Trump may consider reducing Iran oil exports to zero...
President Trump announced back in May that the US would unilaterally pull out of the Iran nuclear deal and re-impose sanctions on Iranian oil exports. Yet, Iran represents about 5% of global oil supplies. Can the US Department of State avoid issuing waivers to some Iran oil importers? In our projections, we have just factored in a 0.5mn b/d reduction in Iranian output rather than the widely discussed "zero tolerance" policy. This is because we believe a complete cutoff of Iran exports would send oil prices up sharply just ahead of the US midterm election.
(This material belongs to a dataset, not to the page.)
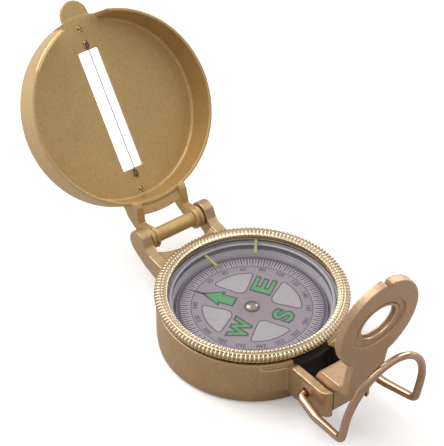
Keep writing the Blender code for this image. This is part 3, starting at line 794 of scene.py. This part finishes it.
def build_sight():
    """The sighting wire with its twisted ends, and the small pierced studs that hold it."""
    straight = [(0, y, SIGHT_WIRE_Z) for y in np.linspace(-SIGHT_WIRE_HALF, SIGHT_WIRE_HALF, 12)]
    wire = tube("sight_wire", straight, SIGHT_WIRE_RADIUS, STEEL, 10)
    finish_piece(on_lid(wire), "lid", "steel", "sighting_wire")
    profile = [
        (0.0, 24.7), (0.0, 23.5), (0.16, 23.42), (0.26, 23.2), (0.42, 23.12), (0.6, 23.2),
        (0.68, 23.4), (0.68, 23.8), (0.5, 23.9), (0.5, 24.7),
    ]
    for label, end in (("front", -1), ("rear", 1)):
        for kind, distance in (("clamp", 19.8), ("rivet", 24.1)):
            stud = lathe(f"{kind}_stud_{label}", profile, STUD, 28, None, 50.0)
            stud.data.transform(Matrix.Translation((0, end * distance * MM, 0)))
            finish_piece(on_lid(stud), "lid", "steel", f"wire_{kind}_{label}")
        turns = []
        for i in range(61):
            angle = FULL * i / 60
            along = 19.1 - 1.0 * math.cos(angle)
            turns.append((0.42 * math.sin(angle), end * along, 23.28 - 0.12 * math.sin(angle / 2)))
        knot = tube(f"wire_knot_{label}", turns, SIGHT_WIRE_RADIUS, STEEL_DARK, 10)
        finish_piece(on_lid(knot), "lid", "steel")


def repaint():
    """CAD nodes whose shape is right get their material here."""
    paints = {
        "lid_hinge_pin": BRASS,
        "eyepiece_hinge_pin": BRASS,
        "pivot_pin": STEEL,
        "capsule_gasket": RUBBER,
        "fixed_index_line": GLOW,
        "bezel_index_line": GLOW,
        "bezel_snap_ring": STEEL,
        "bezel_wave_spring": STEEL,
        "bar_magnet": STEEL,
        "jewel_cup": BRASS,
        "magnifier_lens": LENS,
        "lens_retaining_ring": BRONZE_PAINT,
    }
    for name, material in paints.items():
        mesh = nodes[name].data
        mesh.materials.clear()
        mesh.materials.append(material)


# ---------------------------------------------------------------- floor, light, camera


FLOOR_SIZE = 3.0  # metres, as are the places and sizes below
FLOOR_GAP = 0.0002
MIRROR_SLOPE = (0.6, 0.8)
WORLD_STRENGTH = 0.95
WORLD_STOPS = ((0.0, 0.50), (0.10, 0.32), (0.35, 0.62), (0.75, 0.86))
LIGHT_AIM = (0, 0, 0.02)


def build_stage():
    """A white floor. What it sends into reflections is darker, and paler along MIRROR_SLOPE."""
    bpy.ops.mesh.primitive_plane_add(size=FLOOR_SIZE, location=(0, 0, -FLOOR_GAP))
    floor = bpy.context.active_object
    floor.name = "studio_floor"
    tree = Tree("floor_white")
    seen = tree.add("ShaderNodeLightPath").outputs["Is Camera Ray"]
    split = tree.add("ShaderNodeSeparateXYZ")
    tree.put(split.inputs["Vector"], tree.place)
    across = tree.maths("MULTIPLY", split.outputs["X"], MIRROR_SLOPE[0])
    behind = tree.maths("ADD", across, tree.maths("MULTIPLY", split.outputs["Y"], MIRROR_SLOPE[1]))
    reach = tree.maths("ADD", tree.maths("MULTIPLY", behind, 2.5), 0.5)
    mirrored = tree.ramp(
        reach,
        (0.35, (0.37, 0.335, 0.31)),
        (0.62, (0.60, 0.58, 0.60)),
        (0.9, (0.95, 0.93, 0.96)),
    )
    tree.set(Base_Color=tree.mix(seen, mirrored, (0.93, 0.93, 0.93)), Roughness=0.8)
    tree.set(Emission_Color=(1.0, 1.0, 1.0), Emission_Strength=tree.maths("MULTIPLY", seen, 0.18))
    floor.data.materials.append(tree.material)


def area_light(name, place, size, power):
    """A soft rectangular light aimed at the dial."""
    data = bpy.data.lights.new(name, "AREA")
    data.shape = "RECTANGLE"
    data.size, data.size_y = size
    data.energy = power
    lamp = bpy.data.objects.new(name, data)
    scene.collection.objects.link(lamp)
    lamp.location = place
    lamp.rotation_euler = (Vector(LIGHT_AIM) - Vector(place)).to_track_quat("-Z", "Y").to_euler()


def build_light():
    """An even studio round the object, brighter overhead, with two soft lamps."""
    world = bpy.data.worlds.new("studio")
    scene.world = world
    world.use_nodes = True
    tree = world.node_tree
    background = tree.nodes["Background"]
    coordinate = tree.nodes.new("ShaderNodeTexCoord")
    split = tree.nodes.new("ShaderNodeSeparateXYZ")
    ramp = tree.nodes.new("ShaderNodeValToRGB")
    tree.links.new(coordinate.outputs["Generated"], split.inputs["Vector"])
    tree.links.new(split.outputs["Z"], ramp.inputs["Fac"])
    tree.links.new(ramp.outputs["Color"], background.inputs["Color"])
    background.inputs["Strength"].default_value = WORLD_STRENGTH
    while len(ramp.color_ramp.elements) < len(WORLD_STOPS):
        ramp.color_ramp.elements.new(0.5)
    for element, (position, grey) in zip(ramp.color_ramp.elements, WORLD_STOPS):
        element.position = position
        element.color = (grey, 0.985 * grey, 0.975 * grey, 1)
    area_light("key", (-0.20, 0.36, 0.55), (0.5, 0.5), 3.2)
    area_light("side", (0.6, 0.1, 0.35), (0.3, 0.5), 1.6)


def build_camera():
    """The camera at the photograph's viewing angle."""
    azimuth, elevation, roll = (math.radians(v) for v in (CAMERA_AZIMUTH, CAMERA_ELEVATION, CAMERA_ROLL))
    level = math.cos(elevation)
    back = Vector((math.sin(azimuth) * level, -math.cos(azimuth) * level, math.sin(elevation)))
    right = Vector((math.cos(azimuth), math.sin(azimuth), 0))
    up = back.cross(right)
    across, over, height = CAMERA_AIM
    place = (Vector((0, 0, height)) + right * across + up * over + back * CAMERA_DISTANCE) * MM
    turned_right = right * math.cos(roll) + up * math.sin(roll)
    turned_up = up * math.cos(roll) - right * math.sin(roll)
    data = bpy.data.cameras.new("camera")
    data.lens = CAMERA_LENS
    data.sensor_width = CAMERA_SENSOR
    data.clip_start = 0.01
    camera = bpy.data.objects.new("camera", data)
    scene.collection.objects.link(camera)
    camera.matrix_world = Matrix(
        [
            (turned_right.x, turned_up.x, back.x, place.x),
            (turned_right.y, turned_up.y, back.y, place.y),
            (turned_right.z, turned_up.z, back.z, place.z),
            (0, 0, 0, 1),
        ]
    )
    scene.camera = camera


build_metal()
build_bezel()
build_capsule()
build_card()
print_petals()
print_cardinals()
print_degrees()
build_hub()
build_wire()
build_sight()
repaint()
build_stage()
build_light()
build_camera()
scene.view_settings.view_transform = "Standard"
Moving from a 0.5mn to a 1mn b/d Iran export curb would push Brent prices up by $8 to $9/bbl, on our estimates. In our view, US sanctions could prove ineffective if rising oil prices largely make up for any lost Iran volumes.
...but Saudi has never pumped more than 10.6mn b/d
So could King Salman instruct Saudi Arabia to increase production and make up for any missing Iranian volumes? Perhaps. But going back to 1970, we observe that the highest annual average production recorded by Saudi was 10.4mn b/d in 2016. More recent history shows Saudi has never produced more than 10.6mn b/d on average over a single month.
And even in the recent period, we have observed a steep decline in domestic Saudi oil inventories. Thus, it appears the oil market has little confidence that Iran volumes can be easily replaced. Of course, dealing with a new set of Iranian crude oil export restrictions would be easier if other ailing OPEC+ deal members like Venezuela, Libya, Angola, Mexico, or Nigeria were able to simply maintain their production levels.
If Saudi can't fill the gap, demand may have to slow
With OECD oil inventories coming down and the oil market poised to remain in deficit, the core question here is if Saudi can fill the gap as the US increases the pressure on Iran. Alternatively, we may just face an episode of oil demand destruction, although a strong USD backdrop could set a lower oil price cap. In different words, it may be hard to see Brent trading a lot higher than $100/bbl if the EUR drops to 1.12, as our FX team expects.
How high could oil prices go from here? It may be complicated politics, but it is simple math. We estimate that every million b/d shift in S&D balances would push the oil price by $17/bbl on average. So based on those assumptions, we estimate zero Iran exports could push oil up by $50/bbl if Saudi caps out. We expect in this game of chicken, someone will blink before that happens.